Step 5: Run the Node
Once you have configured the node, you will be able to start running it, meaning that you can validate transactions and contribute to the network. In order to effectively run a crypto node, though, you will need some technical knowledge. A basic understanding of blockchain technology is a requirement to configure and troubleshoot the node.
Of course, there are also some costs that go into running a crypto node. Upfront costs are usually limited to the device and internet connection. As mentioned, you’ll have to have a device with the necessary technical capabilities to handle continuous syncing.
Bitcoin reports that, to run a node today, users will usually need about 125 GB of free disk space, 2 GB of memory, a broadband internet connection with upload speeds of 50 KB/second, and sufficient download limits. There are many cost-effective software options that meet these specs, however.
For example, the Raspberry Pi is a small computer that’s only about the size of a human hand. A properly outfitted Raspberry Pi is a popular Bitcoin node device, and it will cost you only about $90. Individuals who run a full node have also reported that energy and electricity to do so will typically cost you between $3 and $10 per month.
Nodes are growing more and more popular, but it’s important that users understand the risks associated with running a node. As you suspect, most of these risks are related to security and privacy.
One risk is malware attacks. It’s important to properly secure your node so that it’s not vulnerable to malware attacks. If you don’t, malware can be used to steal important data like private keys, which can end up costing you financially if a malevolent actor is able to access user accounts.
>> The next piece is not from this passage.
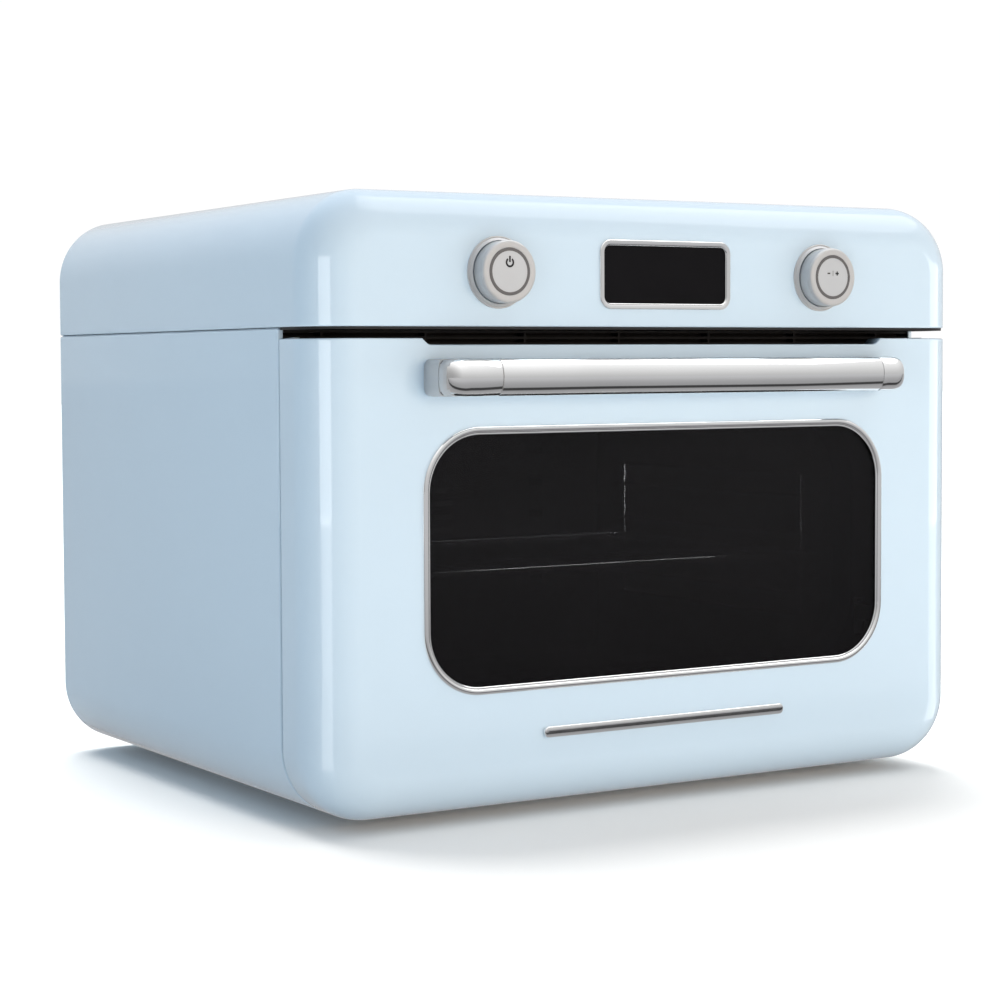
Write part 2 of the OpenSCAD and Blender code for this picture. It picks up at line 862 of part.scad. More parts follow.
module knob_bezels() {
  color("#d8dadc") in_body() for (sx = side) turned(sx * knob_x, control_z) difference() {
    translate([knob_r + 0.6, -3.2]) square([bezel_r - knob_r - 0.6, 3.2]);
    translate([bezel_r, -3.2]) rotate(45) square(1.4, center = true);
  }
}

module encoder(x) {
  color("#5b5f63") in_body() difference() {
    box_at(x - encoder_w / 2, x + encoder_w / 2, encoder_y, encoder_y + encoder_t,
           control_z - encoder_w / 2, control_z + encoder_w / 2);
    rod_y(x, control_z, sleeve_r + run_gap, encoder_y - cut, encoder_y + encoder_t + cut);
  }
}

module encoder_rotor(x) {
  color("#c9b074") in_body() turned(x, control_z)
    translate([shaft_r + run_gap, encoder_y + 0.5])
      square([sleeve_r - shaft_r - run_gap, encoder_t - 1]);
}

// Cup-shaped knob with a hub and a shaft that slides in the encoder's sleeve
module knob(x) {
  front = -knob_reach;
  round = 1.6;
  color("#dcdee0") in_body() turned(x, control_z) difference() {
    union() {
      translate([0, front + round]) square([knob_r, knob_reach - knob_base - round]);
      translate([0, front]) square([knob_r - round, round]);
      translate([knob_r - round, front + round]) circle(round);
      translate([0, -knob_base]) square([hub_r, knob_base + 3]);
      translate([0, 3]) square([shaft_r, shaft_end - 3]);
    }
    translate([0, front - cut]) square([ring_out + 0.1, ring_depth + cut + 0.2]);
    translate([hub_r, front + ring_depth + knob_wall])
      square([knob_r - knob_wall - hub_r, knob_reach]);
    translate([hub_r, sheet_t + 4]) square([knob_r, knob_reach]);
  }
}

module knob_ring(x) {
  color("#3a3c3f") in_body() turned(x, control_z)
    translate([ring_out - ring_wide, 0.2 - knob_reach]) square([ring_wide, ring_depth]);
}

module knob_cap(x) {
  color("#c8cacc") in_body() turned(x, control_z)
    translate([0, 0.2 - knob_reach]) square([ring_out - ring_wide - 0.1, ring_depth]);
}

module left_encoder() {
  encoder(-knob_x);
}

module right_encoder() {
  encoder(knob_x);
}

module left_encoder_rotor() {
  encoder_rotor(-knob_x);
}

module right_encoder_rotor() {
  encoder_rotor(knob_x);
}

module left_knob() {
  knob(-knob_x);
}

module right_knob() {
  knob(knob_x);
}

module left_knob_ring() {
  knob_ring(-knob_x);
}

module right_knob_ring() {
  knob_ring(knob_x);
}

module left_knob_cap() {
  knob_cap(-knob_x);
}

module right_knob_cap() {
  knob_cap(knob_x);
}

// ---- back and underside ----

module inlet_socket() {
  flange = 4;
  depth = 22;
  color("#18181a") in_body() difference() {
    union() {
      box_at(inlet_x - inlet_w / 2, inlet_x + inlet_w / 2, panel_y - depth,
             panel_y + sheet_t, inlet_z - inlet_h / 2, inlet_z + inlet_h / 2);
      box_at(inlet_x - inlet_w / 2 - flange, inlet_x + inlet_w / 2 + flange,
             panel_y + sheet_t, panel_y + sheet_t + 2, inlet_z - inlet_h / 2 - flange,
             inlet_z + inlet_h / 2 + flange);
    }
    box_at(inlet_x - 14, inlet_x + 14, panel_y - depth + 4, body_d, inlet_z - 9,
           inlet_z + 9);
  }
}

module feet() {
  foot_r = 15;
  color("#232325") in_body()
    for (sx = side, y = [rail_front - 8, rail_back + 8]) {
      translate([sx * foot_x, y, -foot_h]) {
        cylinder(h = foot_h - 1.5, r1 = foot_r - 2, r2 = foot_r);
        translate([0, 0, foot_h - 1.5]) cylinder(h = 1.5, r = foot_r);
      }
    }
}

module rear_screws() {
  color("#2c2d30") in_body() for (p = screw_places) {
    rod_y(p[0], p[1], 3.6, panel_y + sheet_t, panel_y + sheet_t + 1.5);
    rod_y(p[0], p[1], screw_r, panel_y - 6, panel_y + sheet_t);
  }
}

// ---- door ----

module door_skin() {
  color(body_blue) in_body() {
    difference() {
      body_skin(door_t, 0, door_top);
      from_front(-cut, sheet_t + 2 * cut) window_outline(-trim_lap);
      from_front(-cut, edge_r) polygon([
        [notch_w / 2, door_top + cut], [notch_w / 2, door_top],
        [notch_w / 2 - notch_run, door_top - notch_d],
        [notch_run - notch_w / 2, door_top - notch_d],
        [-notch_w / 2, door_top], [-notch_w / 2, door_top + cut]
      ]);
    }
    from_front(door_t - sheet_t, sheet_t)
      outline_band(sheet_t, lip_w - sheet_t, -cut, door_top);
  }
}

module window_trim() {
  color("#d8dadc") in_body() {
    from_front(-trim_proud, trim_proud) difference() {
      window_outline(0);
      window_outline(-trim_w);
    }
    from_front(0, sheet_t) difference() {
      window_outline(-trim_lap - 0.15);
      window_outline(-trim_w);
    }
  }
}

module outer_glass() {
  color("#0c0d0e", 0.6) in_body() from_front(outer_glass_y, glass_t)
    window_outline(pane_lap - trim_lap);
}

module inner_glass() {
  color("#202224", 0.4) in_body() from_front(inner_glass_y, glass_t)
    window_outline(pane_lap - trim_lap);
}

// Inner sheet of the door: back plate round the window, and a top plate
module door_liner() {
  top = door_top - notch_d - 1.2;
  inset = sheet_t + fit_gap;
  color("#2e3033") in_body() {
    from_front(liner_y, liner_t) difference() {
      intersection() {
        body_outline(inset);
        translate([-half_w, 0]) square([body_w, top]);
      }
      window_outline(-trim_w);
      for (sx = side) {
        translate([sx * arm_x - slot_half, pivot_z - arm_r - 3])
          square([2 * slot_half, arm_rise + 2 * arm_r + 8]);
      }
    }
    box_at(edge_r - half_w, half_w - edge_r, sheet_t + 2, liner_y, top - liner_t, top);
  }
}

module handle_bar() {
  color("#dddfe1") in_body()
    from_side((grip_left + grip_right) / 2, grip_right - grip_left)
      translate([(grip_back - handle_reach) / 2, handle_z]) difference() {
        round_rect(grip_t, handle_h, grip_r);
        round_rect(grip_t - 2 * grip_wall, handle_h - 2 * grip_wall, grip_r - grip_wall);
      }
}

// Cast end of the handle, running from the grip at the distance start back to the door
module handle_end(start) {
  color("#dddfe1") in_body()
    translate([0, 0, handle_z - handle_h / 2]) linear_extrude(handle_h) {
      polygon([
        [start, grip_back], [start, -handle_reach], [handle_half - end_r, -handle_reach],
        [handle_half, end_r - handle_reach], [handle_half, 0], [handle_half - leg_w, 0],
        [handle_half - leg_w, grip_back]
      ]);
      intersection() {
        translate([handle_half - end_r, end_r - handle_reach]) circle(end_r);
        translate([handle_half - end_r, -handle_reach]) square(end_r);
      }
    }
}

module handle_end_left() {
  mirror([1, 0, 0]) handle_end(-grip_left);
}

module handle_end_right() {
  handle_end(grip_right);
}

// Plain bar in place of a name
module door_badge() {
  badge_w = 186;
  badge_h = 7;
  badge_t = 2.4;
  badge_z = window_bottom - 26.4;
  color("#d8dadc") in_body() from_front(-badge_t, badge_t) translate([0, badge_z])
    round_rect(badge_w, badge_h, badge_h / 2 - 0.5);
}

// Two ears each side of an arm, with feet against the door's inner sheet
module hinge_brackets() {
  ear_x = arm_t / 2 + ear_gap;
  foot_h2 = 22;
  color("#b0b4b8") in_body() for (sx = side, out = side) {
    mid = sx * arm_x + out * (ear_x + ear_t / 2);
    difference() {
      union() {
        rod_x(pivot_y, pivot_z, arm_r, mid - ear_t / 2, mid + ear_t / 2);
        box_at(mid - ear_t / 2, mid + ear_t / 2, pivot_y, liner_y,
               pivot_z - arm_r, pivot_z + arm_r);
        box_at(mid - ear_t / 2, mid + ear_t / 2, liner_y - 6, liner_y,
               pivot_z - arm_r, pivot_z - arm_r + foot_h2);
      }
      rod_x(pivot_y, pivot_z, pin_r, mid - ear_t, mid + ear_t);
    }
  }
}

module hinge_pins() {
  reach = arm_t / 2 + ear_gap + ear_t;
  color("#8f9498") in_body() for (sx = side) {
    rod_x(pivot_y, pivot_z, pin_r, sx * arm_x - reach, sx * arm_x + reach);
    for (out = side) {
      head = sx * arm_x + out * (reach + 0.5);
      rod_x(pivot_y, pivot_z, pin_r + 1.2, head - 0.5, head + 0.5);
    }
  }
}

// Swan-neck arm: up from the pin inside the door, then back to the front frame
module hinge_arm(sx) {
  elbow_z = pivot_z + arm_rise;
  color("#a4a8ac") in_body() difference() {
    union() {
      from_side(sx * arm_x, arm_t) {
        translate([pivot_y, pivot_z]) circle(arm_r);
        translate([pivot_y - arm_r, pivot_z]) square([2 * arm_r, arm_rise]);
        translate([pivot_y, elbow_z]) circle(arm_r);
        translate([pivot_y, elbow_z - arm_r])
          square([frame_y - foot_plate_t - pivot_y, 2 * arm_r]);
      }
      box_at(sx * arm_x - 8, sx * arm_x + 8, frame_y - foot_plate_t, frame_y,
             elbow_z - 16, elbow_z + 16);
    }
    rod_x(pivot_y, pivot_z, pin_r + run_gap, sx * arm_x - arm_t, sx * arm_x + arm_t);
  }
}

module hinge_arm_left() {
  hinge_arm(-1);
}

module hinge_arm_right() {
  hinge_arm(1);
}

top_cover();
lower_casing();
rear_panel();
under_plate();
vent_grille();
front_frame();
base_rails();
oven_cavity();
insulation();
door_gasket();
fan_cover();
ring_heater();
grill_heater();
bottom_heater();
fan_motor();
rack_support_left();
rack_support_right();
wire_shelf();
lamp_lens();
lamp_holder();
temperature_probe();
thermal_cutout();
cooling_duct();
blower_housing();
blower_motor();
power_board();
control_board();
display_module();
display_glass();
display_bezel();
knob_bezels();
left_encoder();
right_encoder();
inlet_socket();
feet();
rear_screws();
hinge_arm_left();
hinge_arm_right();
convection_fan();
blower_rotor();
left_encoder_rotor();
right_encoder_rotor();
left_knob();
right_knob();
left_knob_ring();
right_knob_ring();
left_knob_cap();
right_knob_cap();
door_skin();
window_trim();
outer_glass();
inner_glass();
door_liner();
handle_bar();
handle_end_left();
handle_end_right();
door_badge();
hinge_brackets();
hinge_pins();
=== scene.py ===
"""Looks of a countertop oven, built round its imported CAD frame.

Lengths are in metres. MM turns a size in millimetres into metres.
"""
import json
import math

import bmesh
import bpy
from mathutils import Matrix, Vector


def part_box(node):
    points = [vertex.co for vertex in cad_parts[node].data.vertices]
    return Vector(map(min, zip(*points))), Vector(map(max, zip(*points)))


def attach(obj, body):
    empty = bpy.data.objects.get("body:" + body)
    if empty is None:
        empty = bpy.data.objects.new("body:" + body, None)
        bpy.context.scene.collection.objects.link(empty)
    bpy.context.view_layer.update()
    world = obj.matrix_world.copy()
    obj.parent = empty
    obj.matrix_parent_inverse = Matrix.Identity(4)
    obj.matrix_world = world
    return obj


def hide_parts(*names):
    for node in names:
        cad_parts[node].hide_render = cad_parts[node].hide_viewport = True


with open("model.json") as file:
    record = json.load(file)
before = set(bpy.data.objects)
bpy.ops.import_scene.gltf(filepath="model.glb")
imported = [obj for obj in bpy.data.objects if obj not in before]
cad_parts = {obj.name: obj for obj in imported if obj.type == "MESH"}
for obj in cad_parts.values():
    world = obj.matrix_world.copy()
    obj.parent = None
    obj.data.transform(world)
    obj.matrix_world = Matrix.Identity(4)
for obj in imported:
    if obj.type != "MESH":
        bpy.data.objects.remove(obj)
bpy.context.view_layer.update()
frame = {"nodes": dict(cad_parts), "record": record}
MM = 0.001


# ---- places taken from the frame ----

def low(node):
    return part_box(node)[0]


def high(node):
    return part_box(node)[1]


def middle(node):
    return (low(node) + high(node)) / 2


FRONT = low("door_skin").y
BACK = high("top_cover").y
BOTTOM = low("door_skin").z
TOP = high("top_cover").z
HALF_W = high("top_cover").x
SPLIT = low("top_cover").z
DOOR_TOP = high("door_skin").z


# ---- camera, floor and light ----

CAMERA_PLACE = (-0.862, -1.3559, 0.2799)
CAMERA_YAW, CAMERA_PITCH, CAMERA_ROLL = 30.196, -2.946, -0.358
CAMERA_LENS = 82.73
CAMERA_SHIFT = (0.08, -0.0174)
AIM_Z = 0.2


def make_camera():
    """Camera at the photograph's viewing angle."""
    yaw, pitch, roll = (math.radians(a) for a in (CAMERA_YAW, CAMERA_PITCH, CAMERA_ROLL))
    ahead = Vector((math.sin(yaw) * math.cos(pitch), math.cos(yaw) * math.cos(pitch),
                    math.sin(pitch)))
    level = Vector((math.cos(yaw), -math.sin(yaw), 0))
    up = level.cross(ahead)
    right = level * math.cos(roll) + up * math.sin(roll)
    up = up * math.cos(roll) - level * math.sin(roll)
    data = bpy.data.cameras.new("camera")
    data.lens = CAMERA_LENS
    data.shift_x, data.shift_y = CAMERA_SHIFT
    camera = bpy.data.objects.new("camera", data)
    turn = Matrix((right, up, -ahead)).transposed().to_4x4()
    camera.matrix_world = Matrix.Translation(CAMERA_PLACE) @ turn
    bpy.context.scene.collection.objects.link(camera)
    bpy.context.scene.camera = camera


def area_light(name, place, target, size, power, colour=(1, 1, 1)):
    data = bpy.data.lights.new(name, "AREA")
    data.shape = "RECTANGLE"
    data.size, data.size_y = size
    data.energy = power
    data.color = colour
    light = bpy.data.objects.new(name, data)
    light.location = place
    aim = Vector(target) - Vector(place)
    light.rotation_euler = aim.to_track_quat("-Z", "Y").to_euler()
    bpy.context.scene.collection.objects.link(light)
    return light


def around(azimuth, elevation, distance):
    """Point at a distance from the body's middle. Azimuth 0 is in front, 90 on the left."""
    az, el = math.radians(azimuth), math.radians(elevation)
    flat = distance * math.cos(el)
    return (-flat * math.sin(az), -flat * math.cos(az), AIM_Z + distance * math.sin(el))


# Stops of the surround: place between the two ends of an axis, and colour. WORLD_UP goes from
# below to above and WORLD_ACROSS from left to right. WORLD_SOFT goes from left to right too,
# and tints only the soft light.
WORLD_UP = ((0.5, (0.58, 0.58, 0.58)), (0.75, (0.95, 0.95, 0.95)), (0.9, (1.2, 1.2, 1.2)))
WORLD_ACROSS = ((0.05, (0.62, 0.62, 0.62)), (0.36, (1.0, 1.0, 1.0)))
WORLD_SOFT = ((0.05, (0.42, 0.60, 0.80)), (0.36, (0.50, 0.545, 0.60)))
BACKDROP = (1.02, 1.02, 1.02, 1)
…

DDoS (distributed denial of service) attacks are another risk associated with running a node. They can overload a node traffic-wise, causing it to crash and disrupt the entire network. Sybil attacks are another concern, and they can happen when an attacker creates multiple nodes with the intent of gaining control over the whole network (although this is more likely on smaller networks).
Many crypto users wonder if running a crypto node is lucrative. You can certainly make passive income by running crypto nodes, but the exact specifications will depend on the blockchain you choose. For example, miners on Bitcoin’s network will receive rewards in the form of newly minted cryptocurrency (i.e., the proof-of-work model).
With the proof-of-stake model, used by Ethereum, Solana, and Cardano, among others, you can earn money by staking your crypto (in certain cases a specific amount) and locking it in for a given period. By doing so, you can run a validator node, which confirms the legitimacy of transactions conducted on that network’s blockchain.
One leading blockchain engineer has described nodes as a source of truth for the blockchain. They make the infrastructure behind the world of crypto possible. It’s worth noting that more nodes equals more decentralization. A high node count creates network resilience and makes infiltration less likely.
Instead of relying on an elite central authority, blockchain technology is powered by nodes— essentially, stakeholders and the devices that connect them to a network. In this way, control over a platform is democratized. It’s spread across an elected team of nodes that authenticate transactions and execute decision-making protocols.
Technically speaking, anyone can run a crypto node. However, it’s important to consider the knowledge and technical requirements of doing so as well as the rewards and benefits associated with this process.
If you are an experienced trader looking to ramp up your passive income, running a crypto node can definitely be a viable way of earning passive income.